Living in the mid-eastern United States affords me a simple pleasure once each year. Mid spring, just a few weeks before summer, finds me in my living room at dusk, a cool breeze gently fluttering the white sheers at the open windows. With just enough daylight to read without benefit of a lamp, sometimes I toss the book aside and simply listen to the day ending, and catch the subtle fragrance of the hyacinths' and crocus' lilt on the breeze into my home. I enjoy leaving the windows open at night, anticipating feeling the cold morning air on my bare feet the next morning as I walk by them.

At the beginning of spring each year, when it's still cold enough to leave the windows shut, I check all of the window screens in my home to see if they need repairs. Repairing a window screen is easier and less expensive than replacing the entire screen, and there are different methods you can try.

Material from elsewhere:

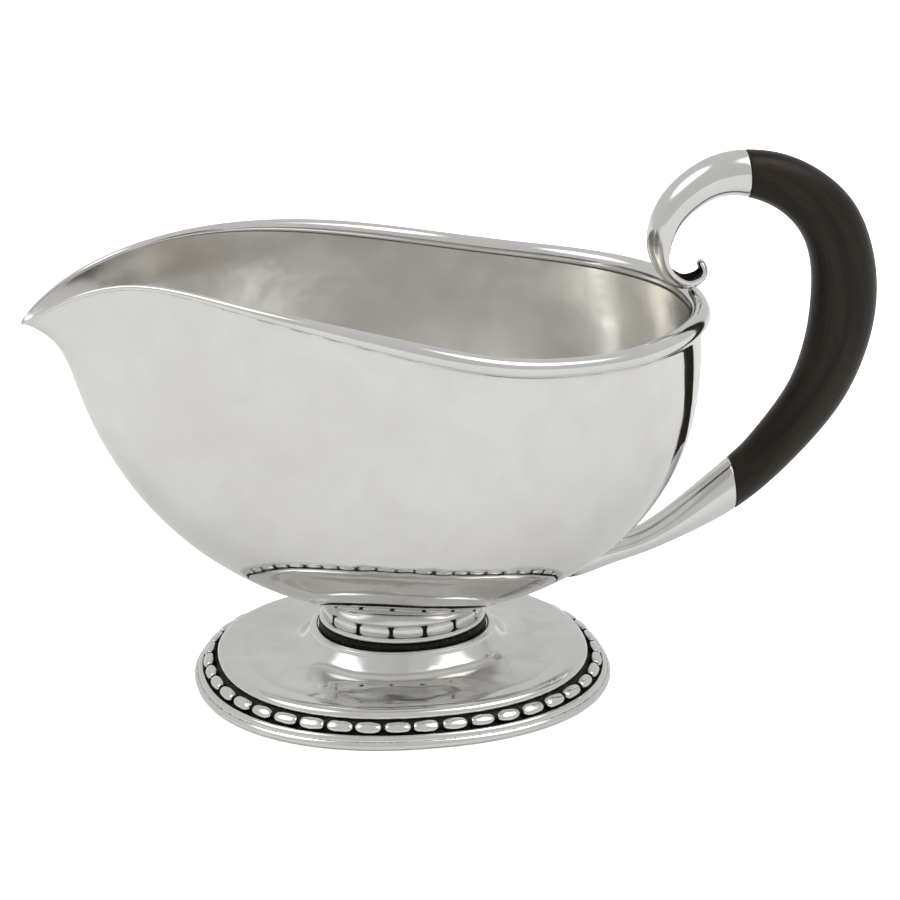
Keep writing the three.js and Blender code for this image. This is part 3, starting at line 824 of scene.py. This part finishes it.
def make_scroll():
    """Silver scroll: a hollow socket for the grip at one end, curling to a small hook at the other."""
    end = UPPER_JOINT - 0.02
    seat = end - TENON_LENGTH - 0.01
    shaft = np.linspace(0.42, end - 0.05, 150)
    stations = np.array([0.0, 0.03, 0.08, 0.16, 0.28, *shaft, end - 0.02, end])
    scales = [0.12, 0.42, 0.66, 0.84, 0.95, *np.ones(len(shaft)), 0.995, 0.975]
    fine = math.pi + np.sinh(np.linspace(-1, 1, 57)[1:-1] * 3.0) / math.sinh(3.0) * math.pi * 0.75
    coarse = even_turns(64)
    turn = np.concatenate([coarse[coarse < fine[0]], fine, coarse[coarse > fine[-1]]])
    sunk, across = channel(stations, turn)
    dark = (1 - smoothstep(across, 1.05, 1.22)) * smoothstep(stations, 0.7, 1.5)[:, None]
    dark = dark * (1 - smoothstep(stations, *CHANNEL_END))[:, None]
    seat_stations = [end, *np.linspace(end - 0.02, seat, 6), seat]
    seat_scales = [0.8, *[SEAT_SCALE] * 6, 0.1]
    rings = sections(stations, scales, turn, sunk) + sections(seat_stations, seat_scales, turn)
    points, faces = skin(rings)
    patina_and_shade = np.zeros(len(points))
    patina_and_shade[:dark.size] = dark.ravel()
    make_piece("upper_scroll", within(points, "upper_scroll"), faces, [HANDLE_SILVER],
               ["upper_scroll"], attributes={"patina_and_shade": patina_and_shade})


def make_lower_socket(bowl_outside):
    """Tapering silver socket from the grip to the bowl's underside, where it ends in a soldered toe."""
    start = LOWER_JOINT + 0.02
    seat = start + TENON_LENGTH + 0.01
    body = np.linspace(start + 0.1, len(HANDLE) - 1, 90)
    stations = [seat, seat, *np.linspace(seat, start + 0.02, 6),
                start, start, start + 0.02, start + 0.05, *body]
    scales = [0.1, *[SEAT_SCALE] * 7, 0.8, 0.975, 0.995, 1.0, *np.ones(len(body))]
    rings = sit_on_bowl(np.array(sections(stations, scales, even_turns(64))), bowl_outside)
    points, faces = skin(rings)
    make_piece("lower_socket", points, faces, [HANDLE_SILVER], ["lower_socket"],
               attributes={"patina_and_shade": np.zeros(len(points))})


def sit_on_bowl(rings, bowl_outside, bite=0.5):
    """Draws points that would enter the bowl's wall back to just under its outside."""
    flat = bowl_outside.reshape(-1, 3)
    normals = grid_normals(bowl_outside).reshape(-1, 3)
    moved = rings.copy()
    for ring in moved:
        gaps = np.linalg.norm(flat[None] - ring[:, None], axis=2)
        nearest = gaps.argmin(axis=1)
        height = ((ring - flat[nearest]) * normals[nearest]).sum(axis=1)
        ring += normals[nearest] * np.clip(-bite - height, 0, None)[:, None]
    return moved


def make_pin(name, station):
    """Handle pin driven in from the far side, with a slightly domed head filed flush with the socket."""
    middles, _, widths = handle_at([station])
    middle, width = middles[0], widths[0]
    radii = [PIN_RADIUS * r for r in (0.96, 1.0, 1.0, 0.98, 0.9, 0.7, 0.4)]
    tip = -(width * TENON_SCALE + 0.9)
    heights = [tip, tip + 0.1, *(width - sunk for sunk in (0.3, 0.12, 0.06, 0.03, 0.015))]
    turn = even_turns(40)
    rings = []
    for r, y in zip(radii, heights):
        level = np.full(len(turn), y)
        rings.append(middle + np.stack([r * np.cos(turn), level, r * np.sin(turn)], axis=1))
    points, faces = skin(rings)
    patina_and_shade = np.append(np.repeat([1, 1, 1, 0.75, 0.3, 0, 0], len(turn)), [0, 0])
    make_piece(name, points, faces, [CAST_SILVER], [name],
               attributes={"patina_and_shade": patina_and_shade}, sharp=60)


# ---------------------------------------------------------------- stage, light and camera
def place(point):
    """The frame's place, in metres, of a point in this script's millimetres."""
    return Vector((np.asarray(point, float) + FOOT_CENTRE) * MM)


def make_floor():
    """Plain floor, with one tone as the camera sees it and another in the silver's reflections."""
    mesh = bpy.data.meshes.new("floor")
    corners = [(x * FLOOR_HALF * MM, y * FLOOR_HALF * MM, -FLOOR_DROP * MM)
               for x, y in ((-1, -1), (1, -1), (1, 1), (-1, 1))]
    mesh.from_pydata(corners, [], [(0, 1, 2, 3)])
    material, tree, surface = new_material("pale_floor")
    seen = add_node(tree, "ShaderNodeLightPath").outputs["Is Camera Ray"]
    colour = blend_colour(tree, seen, FLOOR_MIRRORED, FLOOR_SEEN)
    matt = add_node(tree, "ShaderNodeBsdfDiffuse", {"Color": colour})
    tree.nodes.remove(surface)
    tree.links.new(matt.outputs[0], tree.nodes["Material Output"].inputs["Surface"])
    mesh.materials.append(material)
    floor = bpy.data.objects.new("floor", mesh)
    bpy.context.scene.collection.objects.link(floor)


def from_camera(azimuth, elevation):
    """A direction from the boat: azimuth from the camera's side, to its right, in degrees."""
    side = math.radians(CAMERA_AZIMUTH + azimuth)
    lift = math.radians(elevation)
    return (math.sin(side) * math.cos(lift), -math.cos(side) * math.cos(lift), math.sin(lift))


def light_studio():
    """A white tent, dimmer towards the camera, with soft lamps; the camera sees it plain white."""
    world = bpy.data.worlds.new("studio")
    bpy.context.scene.world = world
    world.use_nodes = True
    tree = world.node_tree
    direction = add_node(tree, "ShaderNodeTexCoord").outputs["Generated"]

    def facing(azimuth, elevation):
        return add_node(tree, "ShaderNodeVectorMath", {0: direction, 1: from_camera(azimuth, elevation)},
                        operation="DOT_PRODUCT").outputs[1]

    tent = spread(tree, facing(0, 14), -0.3, 1.0, *TENT)
    for azimuth, elevation, width, feather, radiance in LAMPS:
        edge = math.cos(math.radians(width + feather))
        full = math.cos(math.radians(max(width - feather, 0)))
        glow = add_node(tree, "ShaderNodeMapRange", {
            "Value": facing(azimuth, elevation), "From Min": edge, "From Max": full, "To Max": radiance,
        }, interpolation_type="SMOOTHSTEP").outputs["Result"]
        tent = arithmetic(tree, "ADD", tent, glow)
    seen = add_node(tree, "ShaderNodeLightPath").outputs["Is Camera Ray"]
    background = tree.nodes["Background"]
    strength = add_node(tree, "ShaderNodeMix", {0: seen, 2: tent, 3: 1.0}, data_type="FLOAT").outputs[0]
    background.inputs["Color"].default_value = (1.0, 1.0, 1.0, 1)
    tree.links.new(strength, background.inputs["Strength"])
    bpy.context.scene.view_settings.view_transform = "Standard"


def make_camera():
    lens = bpy.data.cameras.new("camera")
    lens.sensor_width = SENSOR
    lens.lens = SENSOR * CAMERA_DISTANCE / FIELD_WIDTH
    lens.clip_start, lens.clip_end = 0.01, 50
    camera = bpy.data.objects.new("camera", lens)
    back = Vector(from_camera(0, CAMERA_ELEVATION))
    camera.location = place(CAMERA_TARGET) + back * CAMERA_DISTANCE * MM
    camera.rotation_mode = "QUATERNION"
    camera.rotation_quaternion = back.to_track_quat("Z", "Y")
    bpy.context.scene.collection.objects.link(camera)
    bpy.context.scene.camera = camera


# ---------------------------------------------------------------- the whole
make_camera()
rim_points = rim_loop()
bowl_outside = make_bowl(rim_points)
make_rim_wire(rim_points)
make_foot()
make_neck(bowl_outside)
make_grip()
make_scroll()
make_lower_socket(bowl_outside)
make_pin("upper_pin", UPPER_JOINT - TENON_LENGTH / 2)
make_pin("lower_pin", LOWER_JOINT + TENON_LENGTH / 2)
make_floor()
light_studio()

The only time I replace the entire screen is when the tear or hole is at the frame of the window, or if the screen has been entirely ruined by an impact, creating a hole nearly as large as the entire screen. Follow these guidelines when you need to repair your window screens:

  • At your local home improvement store, purchase the same type and color screen as your existing screen, and a bottle of clear fabric glue from a craft store.
  • Remove the screen from the window and lay it on a flat surface, or you can try to make the repair with the screen in place.
  • Cut a piece of screen leaving one-inch margins larger than the hole or tear.
  • Using quilting thread the same color as the screen, and a large needle, sew the patch onto the screen, using small stitches, going through both layers of screen.
  • Flatten the screen every few stitches to ensure there are no gaps, and then finish the repair with a strong knot, knotting at least three times.
  • Apply fabric glue to the edges of the patch, then turn the screen over and apply the glue directly along the line of thread.

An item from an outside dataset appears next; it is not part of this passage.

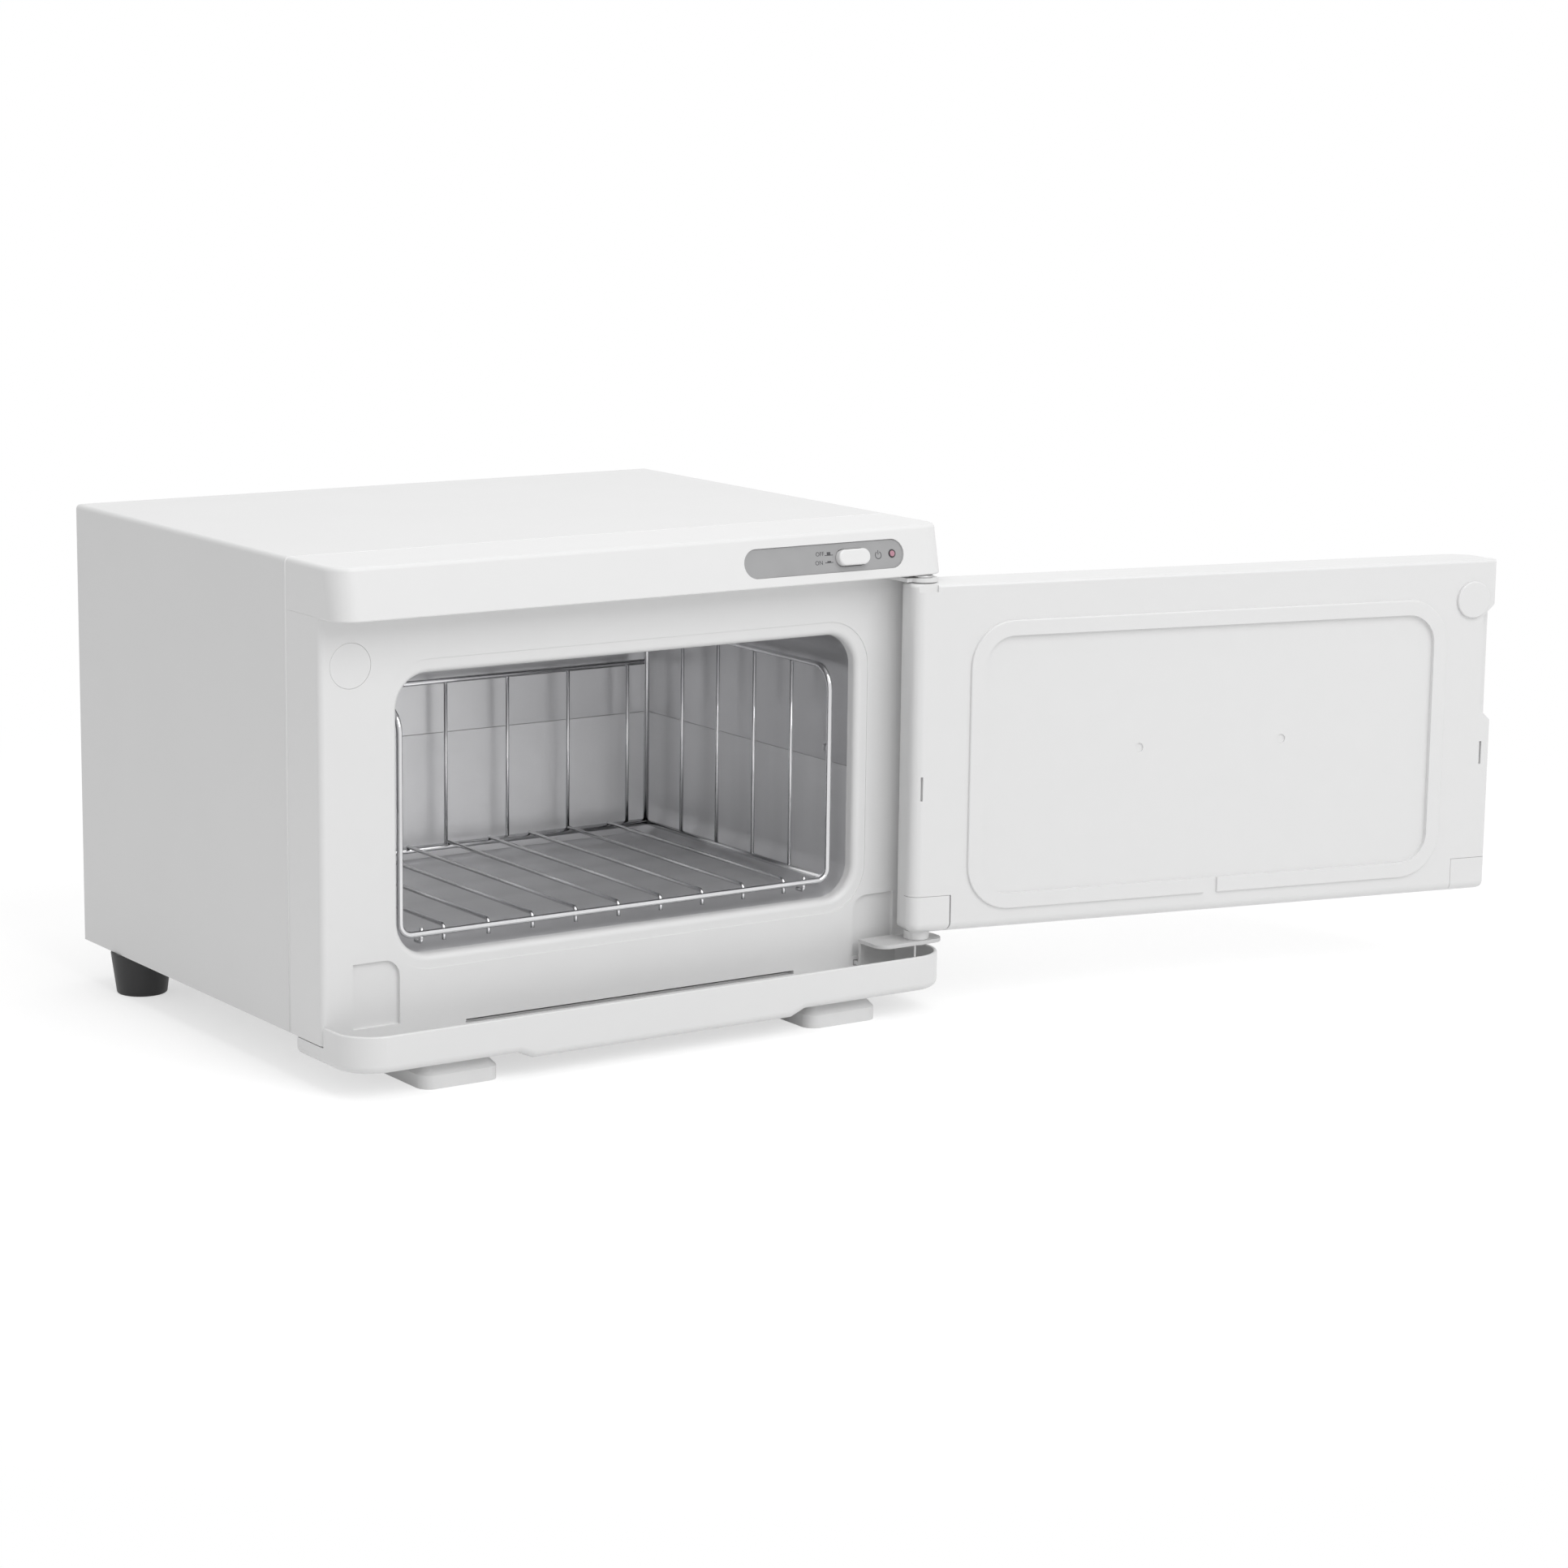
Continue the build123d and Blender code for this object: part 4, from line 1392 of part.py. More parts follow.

Once you've finished the repair, replace the screen into the window frame. You can also repair very small holes with just fabric glue, with the screen still in place at the window. If you choose to use fabric glue instead of thread, glue the patch in place, apply a piece of waxed paper to both sides of the screen over the patch, and then use a magnet on either side of the screen on top of the waxed paper to hold the patch in place until it dries—usually about twenty minutes—and then gently remove the magnets and the waxed paper.

Author Bio

April Reinhardt

An admin­istrator for a mutual fund man­age­ment firm, April deals with the writ­ten word daily. She loves to write and plans to author a memoir in the near future. April attend­ed More­head State Uni­ver­sity to pursue a BA degree in Ele­men­tary Edu­ca­tion. ...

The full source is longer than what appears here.